• [WRITTEN INSTRUCTION] Extract from the entries below, exactly as given, only the lines from the line containing "wheel_centre[1]), (0, 1, 0)))" to the line containing "if obj.type not", both lines included.

═══ DATA FOR THIS EXERCISE ═══

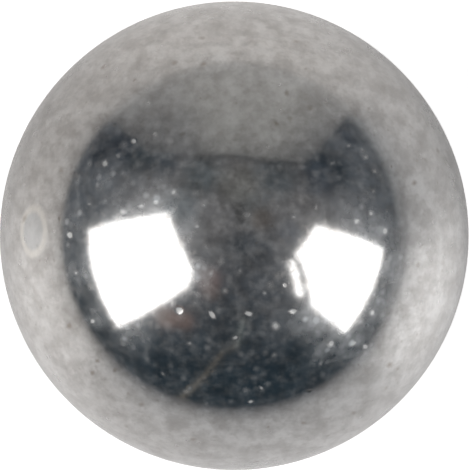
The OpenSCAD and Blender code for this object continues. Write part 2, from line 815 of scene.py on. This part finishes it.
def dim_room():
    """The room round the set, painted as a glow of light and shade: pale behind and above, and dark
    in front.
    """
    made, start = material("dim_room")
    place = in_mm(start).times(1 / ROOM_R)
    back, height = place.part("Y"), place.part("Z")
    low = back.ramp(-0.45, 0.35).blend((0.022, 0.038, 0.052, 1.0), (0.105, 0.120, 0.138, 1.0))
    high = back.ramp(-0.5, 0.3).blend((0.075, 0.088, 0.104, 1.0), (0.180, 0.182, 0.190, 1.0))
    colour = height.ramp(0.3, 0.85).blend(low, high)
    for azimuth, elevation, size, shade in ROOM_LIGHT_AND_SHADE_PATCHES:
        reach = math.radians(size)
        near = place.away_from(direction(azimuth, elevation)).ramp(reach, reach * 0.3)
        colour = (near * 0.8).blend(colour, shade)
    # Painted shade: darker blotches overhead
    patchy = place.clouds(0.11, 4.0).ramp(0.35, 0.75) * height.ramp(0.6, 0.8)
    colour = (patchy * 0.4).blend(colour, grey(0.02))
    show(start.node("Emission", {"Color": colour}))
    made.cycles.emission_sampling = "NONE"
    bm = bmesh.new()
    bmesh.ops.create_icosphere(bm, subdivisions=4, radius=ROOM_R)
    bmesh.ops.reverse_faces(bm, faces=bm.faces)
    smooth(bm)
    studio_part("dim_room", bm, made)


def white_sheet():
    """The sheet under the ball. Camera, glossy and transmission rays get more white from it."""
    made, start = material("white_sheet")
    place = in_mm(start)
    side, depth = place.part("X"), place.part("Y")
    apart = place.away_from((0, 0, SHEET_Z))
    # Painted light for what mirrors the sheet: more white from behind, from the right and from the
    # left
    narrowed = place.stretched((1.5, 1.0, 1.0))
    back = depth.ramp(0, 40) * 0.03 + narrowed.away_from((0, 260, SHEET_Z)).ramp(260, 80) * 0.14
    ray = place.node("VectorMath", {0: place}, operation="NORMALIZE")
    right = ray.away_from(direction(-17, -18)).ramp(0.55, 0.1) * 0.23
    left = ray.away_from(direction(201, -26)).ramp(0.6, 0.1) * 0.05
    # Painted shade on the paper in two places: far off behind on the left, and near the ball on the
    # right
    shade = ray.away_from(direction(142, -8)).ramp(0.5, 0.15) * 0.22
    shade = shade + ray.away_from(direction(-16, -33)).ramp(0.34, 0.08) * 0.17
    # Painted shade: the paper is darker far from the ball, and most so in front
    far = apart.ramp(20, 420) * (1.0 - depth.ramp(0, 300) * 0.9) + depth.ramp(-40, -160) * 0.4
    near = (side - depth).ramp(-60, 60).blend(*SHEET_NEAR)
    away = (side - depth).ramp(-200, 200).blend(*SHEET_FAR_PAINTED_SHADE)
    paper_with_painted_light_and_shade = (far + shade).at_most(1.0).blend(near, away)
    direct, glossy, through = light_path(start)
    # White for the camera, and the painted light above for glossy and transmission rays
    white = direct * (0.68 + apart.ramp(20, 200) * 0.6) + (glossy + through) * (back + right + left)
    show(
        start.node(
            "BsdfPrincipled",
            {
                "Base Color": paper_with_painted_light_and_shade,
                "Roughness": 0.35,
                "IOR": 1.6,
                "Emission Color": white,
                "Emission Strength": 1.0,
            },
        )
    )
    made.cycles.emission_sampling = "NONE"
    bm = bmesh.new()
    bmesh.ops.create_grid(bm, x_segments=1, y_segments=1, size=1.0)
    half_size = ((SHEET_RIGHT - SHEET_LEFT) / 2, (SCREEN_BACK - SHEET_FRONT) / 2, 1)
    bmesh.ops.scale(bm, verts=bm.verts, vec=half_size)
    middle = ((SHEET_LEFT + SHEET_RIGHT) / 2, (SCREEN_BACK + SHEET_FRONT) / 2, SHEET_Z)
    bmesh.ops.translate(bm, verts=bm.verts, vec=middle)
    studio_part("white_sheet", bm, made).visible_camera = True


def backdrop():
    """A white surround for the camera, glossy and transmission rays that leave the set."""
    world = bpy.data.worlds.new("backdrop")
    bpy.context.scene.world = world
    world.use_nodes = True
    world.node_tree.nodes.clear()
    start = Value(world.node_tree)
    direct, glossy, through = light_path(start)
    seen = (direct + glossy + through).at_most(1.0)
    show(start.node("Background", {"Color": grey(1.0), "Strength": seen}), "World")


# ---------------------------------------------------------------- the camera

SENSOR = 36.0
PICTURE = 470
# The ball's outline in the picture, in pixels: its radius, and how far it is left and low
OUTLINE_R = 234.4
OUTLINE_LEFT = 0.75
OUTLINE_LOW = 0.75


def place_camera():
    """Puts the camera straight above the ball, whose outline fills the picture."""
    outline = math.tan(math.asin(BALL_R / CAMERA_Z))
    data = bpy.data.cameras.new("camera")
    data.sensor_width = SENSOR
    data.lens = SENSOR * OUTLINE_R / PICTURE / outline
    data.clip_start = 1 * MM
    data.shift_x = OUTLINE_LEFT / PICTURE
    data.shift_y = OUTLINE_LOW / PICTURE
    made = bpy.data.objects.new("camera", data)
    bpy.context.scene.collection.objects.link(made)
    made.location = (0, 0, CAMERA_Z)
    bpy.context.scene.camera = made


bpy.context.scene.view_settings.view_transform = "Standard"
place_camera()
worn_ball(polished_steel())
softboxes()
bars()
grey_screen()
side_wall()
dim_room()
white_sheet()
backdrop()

═══
═══ DATA FOR THIS EXERCISE ═══

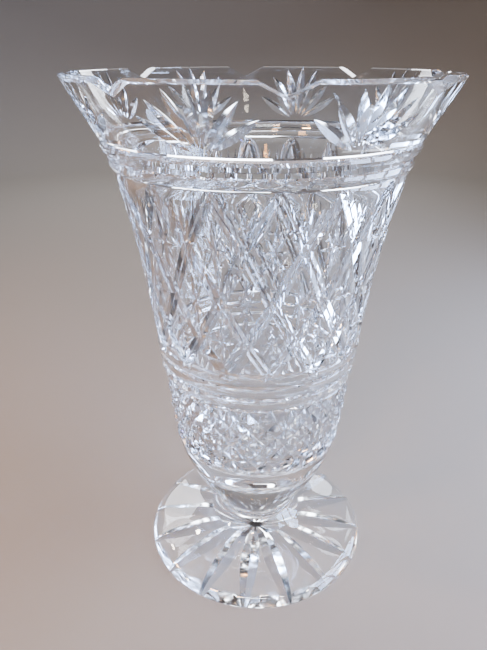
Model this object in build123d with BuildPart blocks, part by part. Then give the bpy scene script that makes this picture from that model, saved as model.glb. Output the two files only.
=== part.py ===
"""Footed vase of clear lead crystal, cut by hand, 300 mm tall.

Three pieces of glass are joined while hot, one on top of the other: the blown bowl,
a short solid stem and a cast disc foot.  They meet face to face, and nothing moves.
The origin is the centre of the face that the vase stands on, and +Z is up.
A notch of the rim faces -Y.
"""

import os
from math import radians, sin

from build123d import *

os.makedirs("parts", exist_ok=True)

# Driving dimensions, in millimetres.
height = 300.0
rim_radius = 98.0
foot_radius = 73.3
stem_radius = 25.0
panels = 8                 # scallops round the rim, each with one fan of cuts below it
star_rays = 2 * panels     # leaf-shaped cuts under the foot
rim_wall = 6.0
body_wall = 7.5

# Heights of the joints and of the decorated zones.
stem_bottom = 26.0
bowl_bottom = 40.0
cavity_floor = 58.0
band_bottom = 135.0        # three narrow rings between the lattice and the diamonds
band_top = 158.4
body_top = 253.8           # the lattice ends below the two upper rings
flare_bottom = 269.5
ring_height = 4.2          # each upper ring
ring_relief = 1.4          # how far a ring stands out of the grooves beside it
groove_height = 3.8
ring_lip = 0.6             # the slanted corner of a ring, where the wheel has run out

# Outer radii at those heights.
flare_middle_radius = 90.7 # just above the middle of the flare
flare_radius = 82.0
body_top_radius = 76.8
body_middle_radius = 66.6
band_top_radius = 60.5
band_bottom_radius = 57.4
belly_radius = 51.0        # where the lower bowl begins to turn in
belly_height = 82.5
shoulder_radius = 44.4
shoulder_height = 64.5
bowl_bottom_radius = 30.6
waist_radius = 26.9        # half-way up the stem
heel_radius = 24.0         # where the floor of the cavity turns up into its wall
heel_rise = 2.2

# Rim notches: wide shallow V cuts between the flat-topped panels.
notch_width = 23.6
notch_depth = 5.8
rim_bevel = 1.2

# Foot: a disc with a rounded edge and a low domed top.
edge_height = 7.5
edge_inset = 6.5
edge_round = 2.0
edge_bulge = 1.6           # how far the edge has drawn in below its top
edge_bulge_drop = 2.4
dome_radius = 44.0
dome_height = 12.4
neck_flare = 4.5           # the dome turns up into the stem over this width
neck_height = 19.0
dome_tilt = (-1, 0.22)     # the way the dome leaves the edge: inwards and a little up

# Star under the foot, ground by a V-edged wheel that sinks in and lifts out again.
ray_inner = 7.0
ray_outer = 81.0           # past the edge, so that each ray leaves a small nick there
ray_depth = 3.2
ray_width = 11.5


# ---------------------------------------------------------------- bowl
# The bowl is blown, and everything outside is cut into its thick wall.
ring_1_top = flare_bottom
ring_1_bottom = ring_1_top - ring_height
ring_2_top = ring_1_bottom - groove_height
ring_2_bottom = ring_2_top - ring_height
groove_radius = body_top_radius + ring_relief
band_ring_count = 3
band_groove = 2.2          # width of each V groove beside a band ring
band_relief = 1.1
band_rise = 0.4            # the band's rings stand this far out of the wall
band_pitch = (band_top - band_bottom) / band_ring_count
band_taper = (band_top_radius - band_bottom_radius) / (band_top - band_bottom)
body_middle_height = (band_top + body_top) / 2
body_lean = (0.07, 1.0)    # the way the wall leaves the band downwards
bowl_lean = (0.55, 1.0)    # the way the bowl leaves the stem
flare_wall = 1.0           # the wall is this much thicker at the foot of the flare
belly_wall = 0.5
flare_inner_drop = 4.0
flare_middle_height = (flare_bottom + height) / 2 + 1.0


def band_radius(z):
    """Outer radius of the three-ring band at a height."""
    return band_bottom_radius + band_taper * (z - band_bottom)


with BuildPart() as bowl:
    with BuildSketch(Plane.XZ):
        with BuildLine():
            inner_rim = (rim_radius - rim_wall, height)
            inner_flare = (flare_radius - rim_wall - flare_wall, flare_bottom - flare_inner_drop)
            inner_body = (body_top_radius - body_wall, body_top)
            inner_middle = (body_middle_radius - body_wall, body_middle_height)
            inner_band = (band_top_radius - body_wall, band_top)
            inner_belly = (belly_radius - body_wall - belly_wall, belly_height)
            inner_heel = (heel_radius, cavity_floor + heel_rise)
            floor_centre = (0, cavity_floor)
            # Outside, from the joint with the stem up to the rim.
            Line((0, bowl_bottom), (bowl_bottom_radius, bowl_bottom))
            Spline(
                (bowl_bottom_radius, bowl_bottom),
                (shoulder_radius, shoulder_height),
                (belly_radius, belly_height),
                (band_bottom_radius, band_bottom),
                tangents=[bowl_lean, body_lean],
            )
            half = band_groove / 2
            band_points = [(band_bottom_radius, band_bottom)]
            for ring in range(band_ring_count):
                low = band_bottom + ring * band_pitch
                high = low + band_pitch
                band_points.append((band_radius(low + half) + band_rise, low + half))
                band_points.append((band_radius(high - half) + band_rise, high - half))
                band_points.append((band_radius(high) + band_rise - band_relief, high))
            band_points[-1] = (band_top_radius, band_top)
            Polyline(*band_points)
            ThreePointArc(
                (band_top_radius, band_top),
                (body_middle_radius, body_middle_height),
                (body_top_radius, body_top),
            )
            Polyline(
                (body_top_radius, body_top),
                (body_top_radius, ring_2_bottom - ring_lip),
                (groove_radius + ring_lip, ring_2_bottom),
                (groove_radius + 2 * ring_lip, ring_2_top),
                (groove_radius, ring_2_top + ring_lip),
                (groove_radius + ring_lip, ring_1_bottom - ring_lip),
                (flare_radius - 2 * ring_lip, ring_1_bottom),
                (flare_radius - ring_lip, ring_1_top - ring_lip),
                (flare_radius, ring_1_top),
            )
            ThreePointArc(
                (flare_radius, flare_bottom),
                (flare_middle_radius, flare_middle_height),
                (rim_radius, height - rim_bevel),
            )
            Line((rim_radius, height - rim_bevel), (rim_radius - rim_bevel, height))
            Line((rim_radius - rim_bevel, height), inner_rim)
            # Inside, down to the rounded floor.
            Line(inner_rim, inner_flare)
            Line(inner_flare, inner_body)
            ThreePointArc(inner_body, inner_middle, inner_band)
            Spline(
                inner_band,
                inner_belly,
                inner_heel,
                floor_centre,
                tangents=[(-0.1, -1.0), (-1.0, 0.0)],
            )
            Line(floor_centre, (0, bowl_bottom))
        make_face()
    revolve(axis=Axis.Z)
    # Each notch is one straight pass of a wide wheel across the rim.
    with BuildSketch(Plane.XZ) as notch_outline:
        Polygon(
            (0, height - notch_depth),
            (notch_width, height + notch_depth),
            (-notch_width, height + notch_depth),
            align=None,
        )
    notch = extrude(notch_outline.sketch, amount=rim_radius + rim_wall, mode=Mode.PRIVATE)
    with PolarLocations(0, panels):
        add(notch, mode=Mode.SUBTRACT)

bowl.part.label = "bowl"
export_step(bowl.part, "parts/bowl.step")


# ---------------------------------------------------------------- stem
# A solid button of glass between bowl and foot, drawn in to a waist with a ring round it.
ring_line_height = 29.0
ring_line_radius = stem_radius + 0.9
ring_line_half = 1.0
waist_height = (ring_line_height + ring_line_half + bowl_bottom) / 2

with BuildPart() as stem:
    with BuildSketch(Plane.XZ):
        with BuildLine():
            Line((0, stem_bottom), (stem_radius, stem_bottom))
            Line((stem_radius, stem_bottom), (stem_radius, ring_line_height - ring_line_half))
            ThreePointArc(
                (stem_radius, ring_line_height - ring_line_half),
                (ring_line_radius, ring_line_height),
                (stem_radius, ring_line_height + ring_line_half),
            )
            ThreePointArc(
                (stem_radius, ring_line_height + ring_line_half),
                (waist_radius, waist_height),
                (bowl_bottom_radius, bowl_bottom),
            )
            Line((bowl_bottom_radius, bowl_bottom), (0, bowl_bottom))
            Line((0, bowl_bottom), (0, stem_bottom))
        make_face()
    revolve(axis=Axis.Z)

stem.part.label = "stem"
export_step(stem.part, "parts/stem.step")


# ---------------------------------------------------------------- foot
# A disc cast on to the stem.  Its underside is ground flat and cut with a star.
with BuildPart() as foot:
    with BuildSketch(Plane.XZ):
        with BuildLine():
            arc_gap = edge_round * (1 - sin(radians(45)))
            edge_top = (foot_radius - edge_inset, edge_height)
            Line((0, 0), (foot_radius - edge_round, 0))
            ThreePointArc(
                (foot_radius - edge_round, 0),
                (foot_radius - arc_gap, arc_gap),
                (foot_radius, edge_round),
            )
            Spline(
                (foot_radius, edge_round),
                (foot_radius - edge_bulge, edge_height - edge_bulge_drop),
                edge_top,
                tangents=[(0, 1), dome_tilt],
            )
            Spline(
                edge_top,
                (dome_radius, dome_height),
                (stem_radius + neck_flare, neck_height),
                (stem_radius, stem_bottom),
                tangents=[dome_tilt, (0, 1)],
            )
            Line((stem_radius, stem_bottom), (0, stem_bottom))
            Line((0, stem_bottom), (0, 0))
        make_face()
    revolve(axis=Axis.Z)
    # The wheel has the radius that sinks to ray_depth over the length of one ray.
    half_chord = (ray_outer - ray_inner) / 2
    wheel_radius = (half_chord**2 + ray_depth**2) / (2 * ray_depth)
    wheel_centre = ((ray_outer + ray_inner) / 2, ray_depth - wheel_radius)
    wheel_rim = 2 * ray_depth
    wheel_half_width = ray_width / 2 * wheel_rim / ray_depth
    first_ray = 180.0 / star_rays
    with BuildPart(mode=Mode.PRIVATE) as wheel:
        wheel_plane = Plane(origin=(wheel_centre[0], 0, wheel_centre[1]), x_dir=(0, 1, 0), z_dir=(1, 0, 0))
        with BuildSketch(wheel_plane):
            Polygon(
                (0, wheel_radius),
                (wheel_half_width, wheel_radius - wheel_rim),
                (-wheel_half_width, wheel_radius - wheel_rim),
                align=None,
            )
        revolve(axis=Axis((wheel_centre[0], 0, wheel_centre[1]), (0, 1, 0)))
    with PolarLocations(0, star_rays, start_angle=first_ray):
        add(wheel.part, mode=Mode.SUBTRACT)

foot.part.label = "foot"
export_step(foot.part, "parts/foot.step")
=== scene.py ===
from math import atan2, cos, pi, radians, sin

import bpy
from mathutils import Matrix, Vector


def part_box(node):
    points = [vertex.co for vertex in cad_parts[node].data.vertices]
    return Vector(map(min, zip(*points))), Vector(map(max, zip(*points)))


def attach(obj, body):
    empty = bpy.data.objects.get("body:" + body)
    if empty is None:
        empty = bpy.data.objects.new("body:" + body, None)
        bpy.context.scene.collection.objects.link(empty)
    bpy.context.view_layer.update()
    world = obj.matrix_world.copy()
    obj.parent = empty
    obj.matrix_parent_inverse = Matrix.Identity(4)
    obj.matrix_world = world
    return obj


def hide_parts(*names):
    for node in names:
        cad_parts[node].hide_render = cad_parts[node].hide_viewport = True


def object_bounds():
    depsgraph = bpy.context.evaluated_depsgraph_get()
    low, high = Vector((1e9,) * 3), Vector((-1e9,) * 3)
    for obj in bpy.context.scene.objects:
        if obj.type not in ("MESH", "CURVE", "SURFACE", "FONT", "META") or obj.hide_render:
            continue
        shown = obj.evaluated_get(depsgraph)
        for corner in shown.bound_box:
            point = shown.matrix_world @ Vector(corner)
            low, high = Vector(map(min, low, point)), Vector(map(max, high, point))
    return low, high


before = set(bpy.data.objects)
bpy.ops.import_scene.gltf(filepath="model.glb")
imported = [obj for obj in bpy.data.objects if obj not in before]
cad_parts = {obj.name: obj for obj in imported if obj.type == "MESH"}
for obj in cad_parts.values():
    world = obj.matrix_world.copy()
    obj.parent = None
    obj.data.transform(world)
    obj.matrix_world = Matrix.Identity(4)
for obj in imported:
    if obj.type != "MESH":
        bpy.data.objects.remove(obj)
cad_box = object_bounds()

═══

• [COMPLETE OUTPUT]
        revolve(axis=Axis((wheel_centre[0], 0, wheel_centre[1]), (0, 1, 0)))
    with PolarLocations(0, star_rays, start_angle=first_ray):
        add(wheel.part, mode=Mode.SUBTRACT)

foot.part.label = "foot"
export_step(foot.part, "parts/foot.step")
=== scene.py ===
from math import atan2, cos, pi, radians, sin

import bpy
from mathutils import Matrix, Vector


def part_box(node):
    points = [vertex.co for vertex in cad_parts[node].data.vertices]
    return Vector(map(min, zip(*points))), Vector(map(max, zip(*points)))


def attach(obj, body):
    empty = bpy.data.objects.get("body:" + body)
    if empty is None:
        empty = bpy.data.objects.new("body:" + body, None)
        bpy.context.scene.collection.objects.link(empty)
    bpy.context.view_layer.update()
    world = obj.matrix_world.copy()
    obj.parent = empty
    obj.matrix_parent_inverse = Matrix.Identity(4)
    obj.matrix_world = world
    return obj


def hide_parts(*names):
    for node in names:
        cad_parts[node].hide_render = cad_parts[node].hide_viewport = True


def object_bounds():
    depsgraph = bpy.context.evaluated_depsgraph_get()
    low, high = Vector((1e9,) * 3), Vector((-1e9,) * 3)
    for obj in bpy.context.scene.objects:
        if obj.type not in ("MESH", "CURVE", "SURFACE", "FONT", "META") or obj.hide_render:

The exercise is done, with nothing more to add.